== Task description ==
Your task is to write out the complete listing exactly as it is shown.

== Supplied information ==
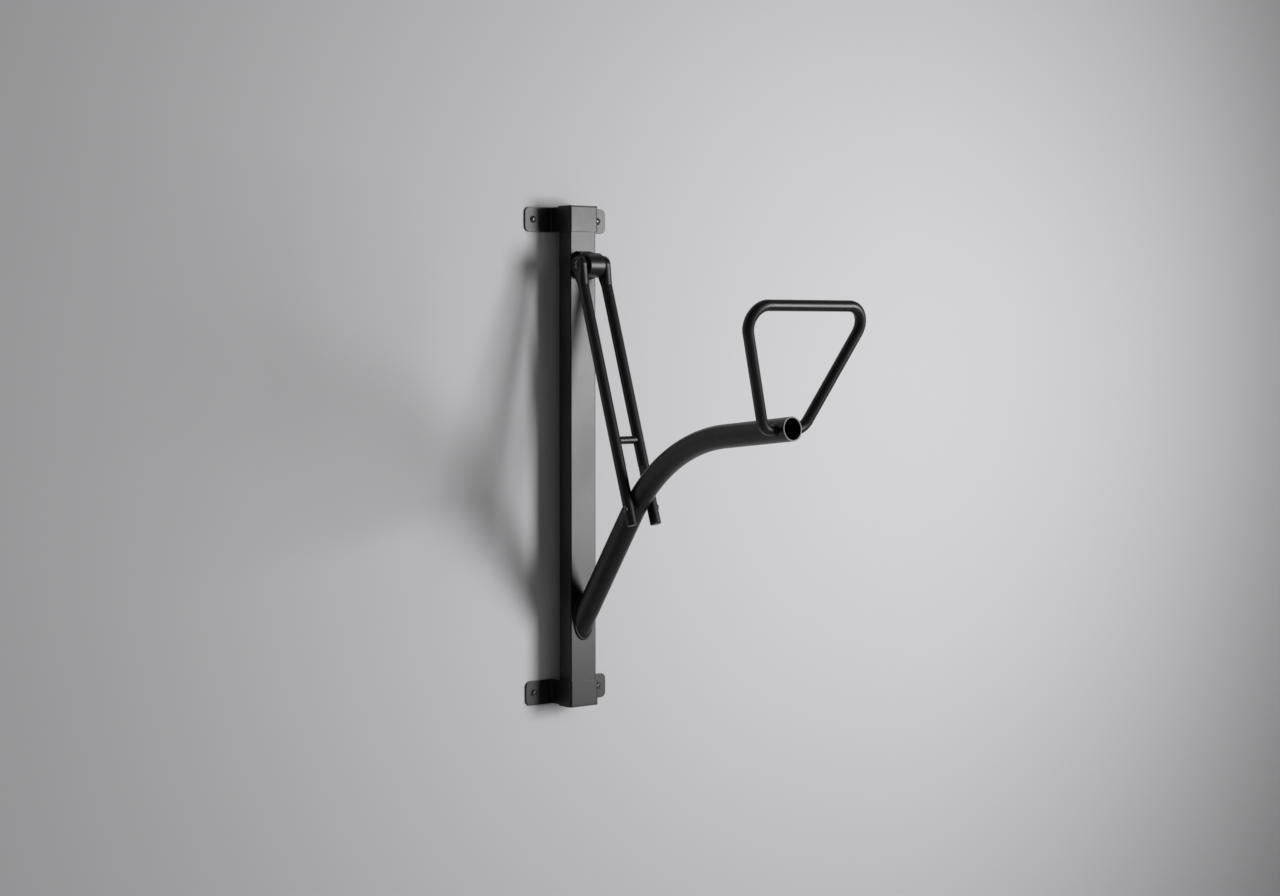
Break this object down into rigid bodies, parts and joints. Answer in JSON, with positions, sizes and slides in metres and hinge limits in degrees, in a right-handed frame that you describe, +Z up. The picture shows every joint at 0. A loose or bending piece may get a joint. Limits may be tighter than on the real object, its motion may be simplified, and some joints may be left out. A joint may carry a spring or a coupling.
{
  "type": "bicycle wall rack",
  "caption": "Wall-mounted bicycle rack: a boxed column on wall brackets carries a bent arm tube with a tilted trapezoid cradle loop, held up by a hinged brace.",
  "frame": {"origin": "on the wall plane, at the centre of the four wall screws, which is also half way up the column", "axes": "+X along the wall to the right as seen facing it, -Y straight out from the wall, +Z up"},
  "size_m": [0.2262, 0.6145, 0.776],
  "materials": {
    "powder_coat": "satin",
    "cap_plastic": "matte",
    "screw_steel": "satin",
    "bush_plastic": "matte"
  },
  "bodies": {
    "frame": {"column": "powder_coat", "top_end_cap": "cap_plastic", "bottom_end_cap": "cap_plastic", "top_bracket": "powder_coat", "bottom_bracket": "powder_coat", "wall_screw_top_left": "screw_steel", "wall_screw_top_right": "screw_steel", "wall_screw_bottom_left": "screw_steel", "wall_screw_bottom_right": "screw_steel", "pivot_saddle": "powder_coat", "pivot_barrel": "powder_coat", "left_pivot_bush": "bush_plastic", "right_pivot_bush": "bush_plastic", "arm_lower_tube": "powder_coat", "arm_bent_tube": "powder_coat", "arm_upper_tube": "powder_coat", "arm_foot_weld": "powder_coat", "anchor_sleeve": "screw_steel", "cradle_loop": "powder_coat", "left_loop_weld": "powder_coat", "right_loop_weld": "powder_coat"},
    "brace": {"left_stay": "powder_coat", "right_stay": "powder_coat", "stay_crossbar": "powder_coat", "pivot_pin": "screw_steel", "pivot_pin_screw": "screw_steel", "left_brace_screw": "screw_steel", "right_brace_screw": "screw_steel"}
  },
  "joints": [
    {"name": "brace_pivot", "type": "hinge", "parent": "frame", "child": "brace", "pos_m": [0, -0.0666, 0.296], "axis": [-1, 0, 0], "range_deg": [0, 164]}
  ]
}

== Answer to this task ==
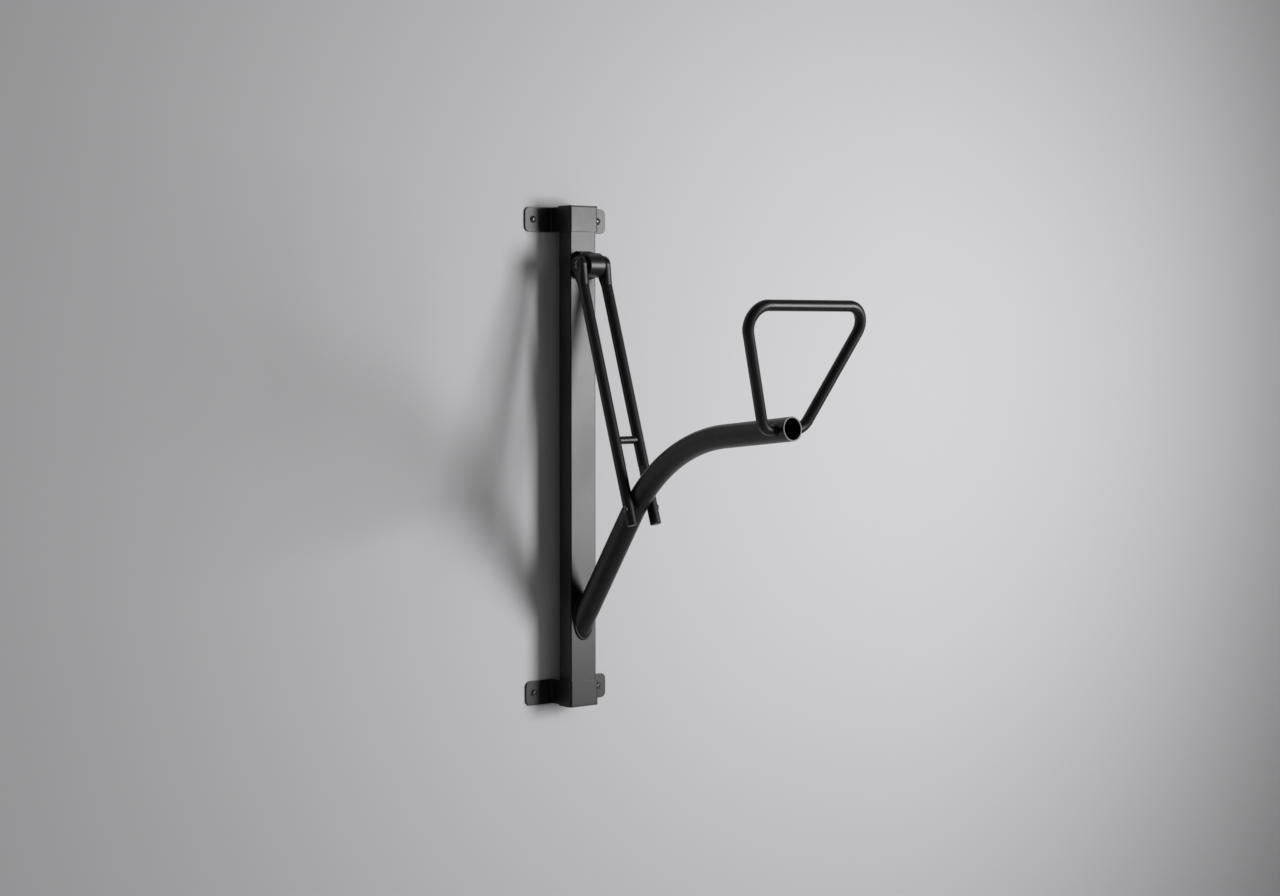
Break this object down into rigid bodies, parts and joints. Answer in JSON, with positions, sizes and slides in metres and hinge limits in degrees, in a right-handed frame that you describe, +Z up. The picture shows every joint at 0. A loose or bending piece may get a joint. Limits may be tighter than on the real object, its motion may be simplified, and some joints may be left out. A joint may carry a spring or a coupling.
{
  "type": "bicycle wall rack",
  "caption": "Wall-mounted bicycle rack: a boxed column on wall brackets carries a bent arm tube with a tilted trapezoid cradle loop, held up by a hinged brace.",
  "frame": {"origin": "on the wall plane, at the centre of the four wall screws, which is also half way up the column", "axes": "+X along the wall to the right as seen facing it, -Y straight out from the wall, +Z up"},
  "size_m": [0.2262, 0.6145, 0.776],
  "materials": {
    "powder_coat": "satin",
    "cap_plastic": "matte",
    "screw_steel": "satin",
    "bush_plastic": "matte"
  },
  "bodies": {
    "frame": {"column": "powder_coat", "top_end_cap": "cap_plastic", "bottom_end_cap": "cap_plastic", "top_bracket": "powder_coat", "bottom_bracket": "powder_coat", "wall_screw_top_left": "screw_steel", "wall_screw_top_right": "screw_steel", "wall_screw_bottom_left": "screw_steel", "wall_screw_bottom_right": "screw_steel", "pivot_saddle": "powder_coat", "pivot_barrel": "powder_coat", "left_pivot_bush": "bush_plastic", "right_pivot_bush": "bush_plastic", "arm_lower_tube": "powder_coat", "arm_bent_tube": "powder_coat", "arm_upper_tube": "powder_coat", "arm_foot_weld": "powder_coat", "anchor_sleeve": "screw_steel", "cradle_loop": "powder_coat", "left_loop_weld": "powder_coat", "right_loop_weld": "powder_coat"},
    "brace": {"left_stay": "powder_coat", "right_stay": "powder_coat", "stay_crossbar": "powder_coat", "pivot_pin": "screw_steel", "pivot_pin_screw": "screw_steel", "left_brace_screw": "screw_steel", "right_brace_screw": "screw_steel"}
  },
  "joints": [
    {"name": "brace_pivot", "type": "hinge", "parent": "frame", "child": "brace", "pos_m": [0, -0.0666, 0.296], "axis": [-1, 0, 0], "range_deg": [0, 164]}
  ]
}